Back nearly a century ago, as physics began to develop more subtle views of matter and nature, the prominent scientist Sir James Jeans remarked that the universe was beginning to seem to him less like an object and more like a thought. However we react to such a claim, or parse it out, it's clear that the direction of fundamental science has portrayed a stranger universe than ancient materialists could even have begun to suspect. And as they've done so, the difference between the worldview of a person who sees reason behind happenstance and one who resists any view not rooted in manifest nature, is perhaps not as great as it was in the past, and gives the negative proclivity of our Yale friends less to hold onto firmly.

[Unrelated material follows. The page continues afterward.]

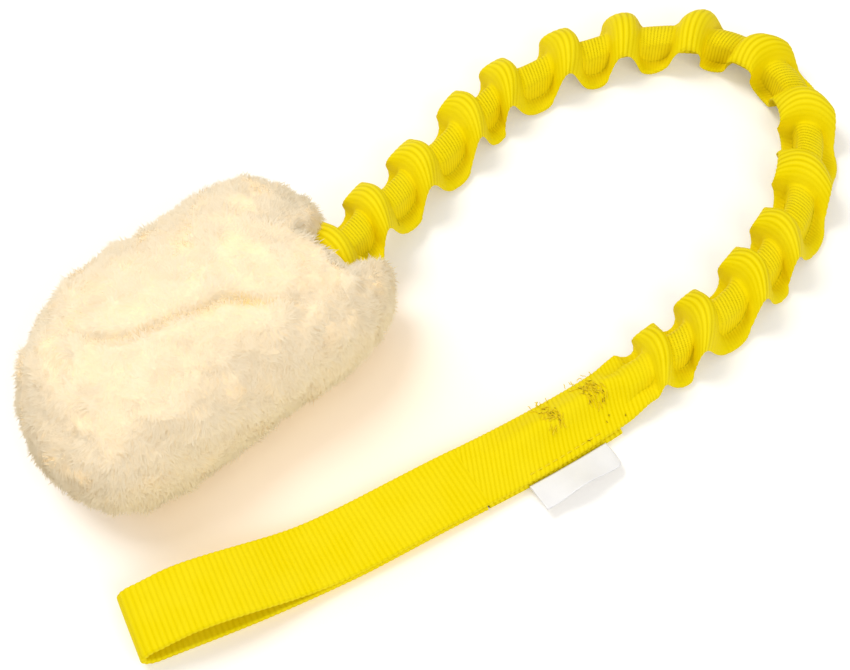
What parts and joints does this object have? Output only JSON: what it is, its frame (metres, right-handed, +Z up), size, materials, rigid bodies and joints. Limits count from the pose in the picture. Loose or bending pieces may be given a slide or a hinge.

Moreover, if we were to endorse the flat naturalistic worldview that Bloom and Banerjee seem to assume, holding that there are no supernatural agents like a God, or even immaterial souls or minds distinct from material brains, then as it turns out, we'll have an embarrassingly difficult time believing that anything actually happens for a reason in this world, as distinct from a natural cause. But that's not often acknowledged, and rather tends to mask itself in the creation of new definitions of free will, intentionality, and purposiveness that desperately try to accommodate human reason and responsibility in a universe actually devoid of real agency.
The Yale guys want us to resist our natural urge to look for reasons in the world, but in the end, they give us no good reasons not to do so. And we have to look for such reasons, or else we have no grounds for sharing their discomfort.
I even think that there's a reason their article appeared when it did, and caught my eye. How about you?